__Task goal__
The listing below holds a line with "Write the FreeCAD" and a later line with "# The origin". Write out those two lines and every line between them, exactly, and nothing else.

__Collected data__
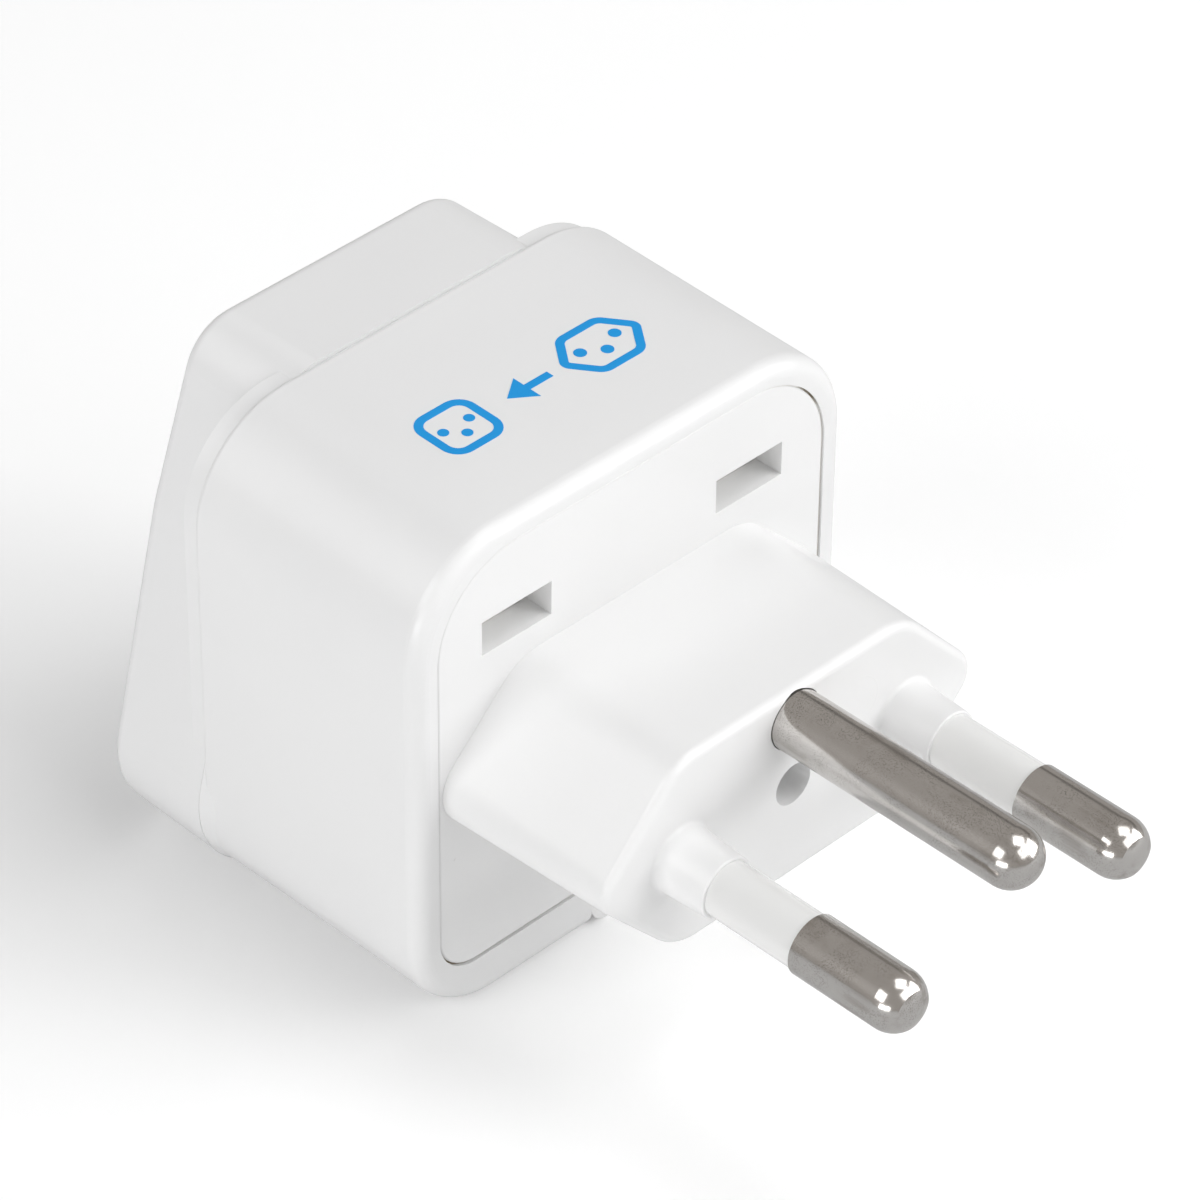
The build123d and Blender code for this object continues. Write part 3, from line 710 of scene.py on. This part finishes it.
def draw_mark():
    """Generic mark, drawn flat: a three-pin plug, an arrow and a three-hole socket."""
    mark = bmesh.new()
    hexagon_scale = (PLUG_MARK_HALF_WIDTH, PLUG_MARK_HALF_HEIGHT / HEXAGON_FLAT_SHARE, 1)
    hexagon = draw_polygon(mark, 6, pi / 2, hexagon_scale)
    bmesh.ops.translate(mark, verts=hexagon, vec=(PLUG_MARK_X, 0, 0))
    round_corners(mark, hexagon, PLUG_MARK_CORNER, segments=6)
    stroke(mark, mark.faces[:], INK_STROKE)
    draw_dots(mark, PLUG_DOTS, PLUG_DOT_RADIUS)
    draw_box(mark, ARROW_SHAFT_PLACE, ARROW_SHAFT_LENGTH, INK_STROKE)
    arrow_head = draw_polygon(mark, 3, -pi / 2, ARROW_HEAD_SCALE)
    head_base = min(vert.co.x for vert in arrow_head)
    bmesh.ops.translate(mark, verts=arrow_head, vec=(ARROW_HEAD_BASE - head_base, 0, 0))
    drawn = set(mark.faces)
    draw_box(mark, SOCKET_MARK_PLACE, SOCKET_MARK_WIDTH, SOCKET_MARK_WIDTH, SOCKET_MARK_CORNER)
    stroke(mark, [face for face in mark.faces if face not in drawn], INK_STROKE)
    draw_dots(mark, SOCKET_DOTS, SOCKET_DOT_RADIUS)
    return mark


# The mark lies on the sloping top and reads towards -X, half its ink sunk into the surface
mark = draw_mark()
thicken(mark, (0, 0, INK_THICKNESS))
top_run = TOP_REAR - TOP_FRONT
top_slope = atan2(top_run.z, top_run.y)
slope_share = (MARK_MIDDLE.y - TOP_FRONT.y) / top_run.y
mark_place = TOP_FRONT.lerp(TOP_REAR, slope_share) + Vector((MARK_MIDDLE.x, 0, -INK_THICKNESS / 2))
mark_turn = Matrix.Rotation(top_slope, 4, "X") @ Matrix.Rotation(pi, 4, "Z")
bmesh.ops.transform(mark, matrix=Matrix.Translation(mark_place) @ mark_turn, verts=mark.verts[:])
add_piece(mark, "printed_mark", pad_ink)


def light_room():
    """Even pale world light; shiny surfaces mirror a warm grey room with a dark doorway."""
    world = bpy.context.scene.world or bpy.data.worlds.new("studio")
    bpy.context.scene.world = world
    world.use_nodes = True
    room = world.node_tree
    light = room.nodes["Background"]
    light.inputs["Color"].default_value = WHITE
    light.inputs["Strength"].default_value = 0.2
    axes = room.nodes.new("ShaderNodeSeparateXYZ")
    directions = room.nodes.new("ShaderNodeTexCoord").outputs["Generated"]
    room.links.new(directions, axes.inputs["Vector"])
    above_foot = ramp(room, axes.outputs["Z"], low=0.34, high=0.41)
    below_head = fade(room, axes.outputs["Z"], full=0.47, none=0.54)
    right_hand = ramp(room, axes.outputs["X"], low=0.3, high=0.5)
    doorway = maths(room, "MULTIPLY", maths(room, "MULTIPLY", above_foot, below_head), right_hand)
    mirrored = room.nodes.new("ShaderNodeBackground")
    mirrored_colour = mix_colour(room, doorway, MIRRORED_ROOM, MIRRORED_DOORWAY)
    room.links.new(mirrored_colour, mirrored.inputs["Color"])
    rays = room.nodes.new("ShaderNodeLightPath")
    choice = room.nodes.new("ShaderNodeMixShader")
    room.links.new(rays.outputs["Is Glossy Ray"], choice.inputs["Fac"])
    room.links.new(light.outputs["Background"], choice.inputs[1])
    room.links.new(mirrored.outputs["Background"], choice.inputs[2])
    room.links.new(choice.outputs["Shader"], room.nodes["World Output"].inputs["Surface"])


def soft_box(name, place, width, height, power):
    """Rectangular studio light pointed at the object, in metres and watts."""
    data = bpy.data.lights.new(name, "AREA")
    data.shape = "RECTANGLE"
    data.size = width
    data.size_y = height
    data.energy = power
    lamp = bpy.data.objects.new(name, data)
    lamp.location = place
    lamp.rotation_euler = (LIGHT_AIM - Vector(place)).to_track_quat("-Z", "Y").to_euler()
    bpy.context.collection.objects.link(lamp)
    return lamp


light_room()
soft_box("overhead", (0.26, -0.20, 0.85), width=0.5, height=0.5, power=2.42)
soft_box("right key", (0.55, -0.50, 0.35), width=0.6, height=0.5, power=3.6)
soft_box("front key", (0.15, -0.60, 0.50), width=0.6, height=0.45, power=1.5)
soft_box("side fill high", (-0.65, 0.10, 0.45), width=0.4, height=0.4, power=1.3)
soft_box("side fill low", (-0.80, -0.20, 0.08), width=0.5, height=0.16, power=1.5)
soft_box("rear fill", (0.10, 0.70, 0.50), width=0.6, height=0.4, power=0.6)

# A large card that only the glossy shell mirrors
corner_card = soft_box("corner card", (-0.52, 0.46, 0.46), width=0.9, height=0.5, power=1.35)
corner_card.visible_diffuse = False
shell = bpy.data.collections.new("glossy shell")
for shell_node in ("main_housing", "socket_head", "plug_insert"):
    shell.objects.link(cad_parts[shell_node])
for shell_piece in (groove_bead, top_flash, low_flash):
    shell.objects.link(shell_piece)
corner_card.light_linking.receiver_collection = shell

# Camera
camera_data = bpy.data.cameras.new("camera")
camera_data.lens = CAMERA_LENS
camera_data.sensor_width = CAMERA_SENSOR
camera_data.sensor_fit = "HORIZONTAL"
camera_data.clip_start = CAMERA_NEAR
camera = bpy.data.objects.new("camera", camera_data)
view_turn = (CAMERA_TARGET - CAMERA_PLACE).to_track_quat("-Z", "Y").to_matrix()
camera.rotation_euler = (view_turn @ Matrix.Rotation(CAMERA_ROLL, 3, "Z")).to_euler()
camera.location = CAMERA_PLACE
bpy.context.collection.objects.link(camera)
bpy.context.scene.camera = camera
bpy.context.scene.view_settings.view_transform = "Standard"
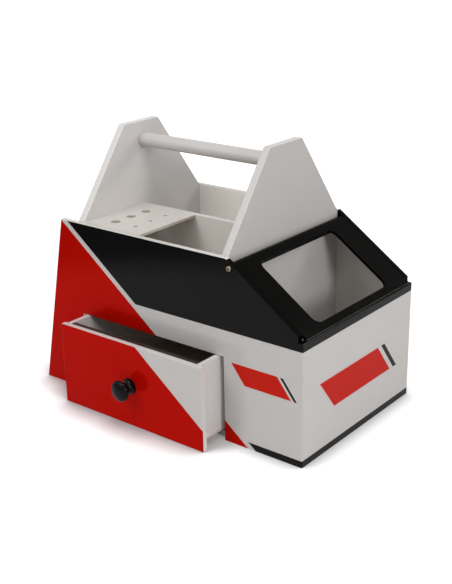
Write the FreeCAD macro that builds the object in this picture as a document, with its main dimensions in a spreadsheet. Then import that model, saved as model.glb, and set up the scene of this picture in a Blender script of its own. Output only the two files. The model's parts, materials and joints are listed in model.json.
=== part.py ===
import FreeCAD, Part
import Sketcher

import math
import os

# Hobby field box of painted plywood: an open tool tray between two A-shaped handle frames,
# a drawer under the tray, and a compartment at the right end under a slanted, hinged lid.
#
# Frame: X along the box (+X towards the slanted lid), -Y is the drawer side, Z up.
# The origin is on the floor, under the middle of the box's footprint.

# Driving dimensions in millimetres.
DIMENSIONS = {
    # the box
    "box_depth": 212.4,
    "box_height": 204.1,
    "wall_ply": 6.5,
    "end_ply": 5.6,
    "left_lean": 43.5,
    "left_end_height": 178.6,
    "slope_foot_height": 142.2,
    "edge_round": 0.8,
    "corner_round": 1.2,
    # the handle frames and the bar between them
    "frame_ply": 8.6,
    "left_bay": 65.1,
    "drawer_bay": 194.8,
    "lid_bay": 94.9,
    "frame_height": 300.7,
    "frame_top_width": 56.6,
    "frame_corner_round": 4.0,
    "dowel_diameter": 15.9,
    "dowel_below_top": 21.1,
    "dowel_socket": 4.0,
    # the tray
    "opening_height": 96.4,
    "opening_lap": 4.8,
    "tray_floor_gap": 1.4,
    "divider_offset": 3.75,
    "shelf_length": 82.2,
    "shelf_ply": 3.0,
    "shelf_big_hole": 11.0,
    "shelf_small_hole": 5.0,
    "shelf_hole_pitch": 24.6,
    "shelf_big_setback": 27.5,
    "shelf_small_setback": 57.4,
    "cleat_side": 6.0,
    "cleat_inset": 9.0,
    # the lid and its two pivots
    "lid_ply": 3.0,
    "lid_recess": 0.2,
    "lid_side_gap": 0.5,
    "lid_foot_setback": 1.7,
    "lid_rest_gap": 0.3,
    "pivot_setback": 10.5,
    "hinge_nose": 4.3,
    "hinge_bar_body": 3.6,
    "hinge_bar_tongue": 4.2,
    "window_bar_gap": 0.4,
    "window_foot_border": 9.2,
    "window_side_border": 31.3,
    "window_offset": 2.3,
    "window_corner": 9.0,
    "pivot_screw_diameter": 3.0,
    "pivot_screw_bite": 14.0,
    "pivot_head_diameter": 5.8,
    "pivot_head_height": 1.8,
    "pivot_fit": 0.08,
    "pivot_head_gap": 0.25,
    # the drawer
    "drawer_pull": 35.0,
    "drawer_ply": 5.5,
    "face_ply": 6.0,
    "face_gap": 0.5,
    "face_floor_gap": 0.3,
    "drawer_side_gap": 0.7,
    "drawer_rear_gap": 2.0,
    "drawer_bottom_ply": 3.0,
    "runner_thickness": 2.5,
    "runner_width": 14.0,
    "runner_inset": 18.0,
    "runner_end_gap": 4.0,
    "glide_gap": 0.3,
    # the knob and its screw
    "knob_height": 47.3,
    "knob_length": 19.8,
    "knob_base_diameter": 18.5,
    "knob_base_depth": 1.8,
    "knob_waist_diameter": 10.5,
    "knob_waist_at": 5.6,
    "knob_head_diameter": 23.8,
    "knob_head_back_diameter": 15.0,
    "knob_rim_back": 3.6,
    "knob_band": 0.8,
    "knob_shoulder": 2.8,
    "knob_front_diameter": 17.5,
    "knob_dome": 1.6,
    "knob_screw_diameter": 4.0,
    "knob_screw_bite": 9.0,
    "knob_screw_head_diameter": 7.6,
    "knob_screw_head_height": 2.6,
    "knob_screw_fit": 0.2,
}
SHEET = "dims"
QUARTER_TURN = math.sqrt(0.5)   # radius over chord of a quarter circle
SOFT_BEND = 0.9                 # radius over chord of the knob's gentler bends
TOUCH = 1e-4                    # two places closer than this are the same place

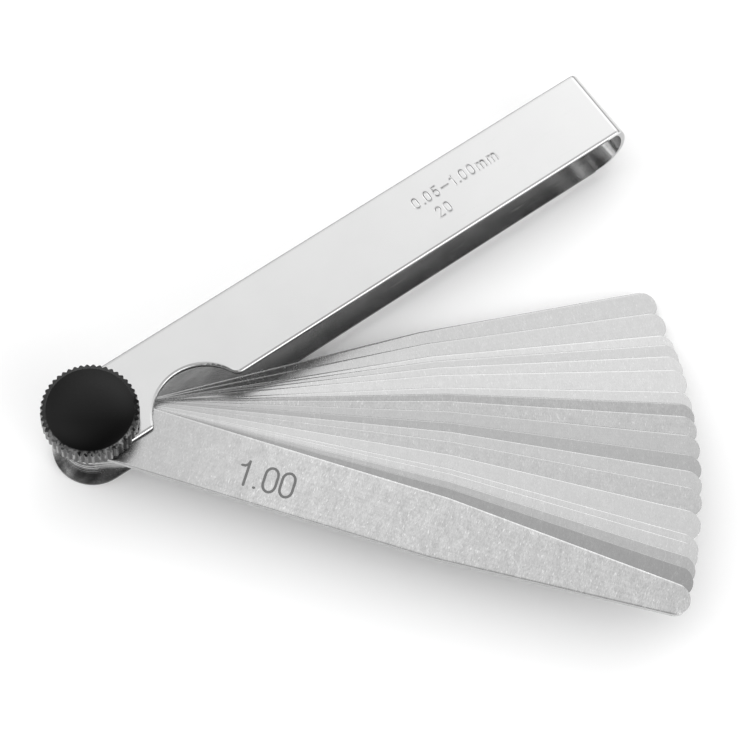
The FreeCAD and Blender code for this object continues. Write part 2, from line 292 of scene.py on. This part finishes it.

__Answer in full__
Write the FreeCAD macro that builds the object in this picture as a document, with its main dimensions in a spreadsheet. Then import that model, saved as model.glb, and set up the scene of this picture in a Blender script of its own. Output only the two files. The model's parts, materials and joints are listed in model.json.
=== part.py ===
import FreeCAD, Part
import Sketcher

import math
import os

# Hobby field box of painted plywood: an open tool tray between two A-shaped handle frames,
# a drawer under the tray, and a compartment at the right end under a slanted, hinged lid.
#
# Frame: X along the box (+X towards the slanted lid), -Y is the drawer side, Z up.
# The origin is on the floor, under the middle of the box's footprint.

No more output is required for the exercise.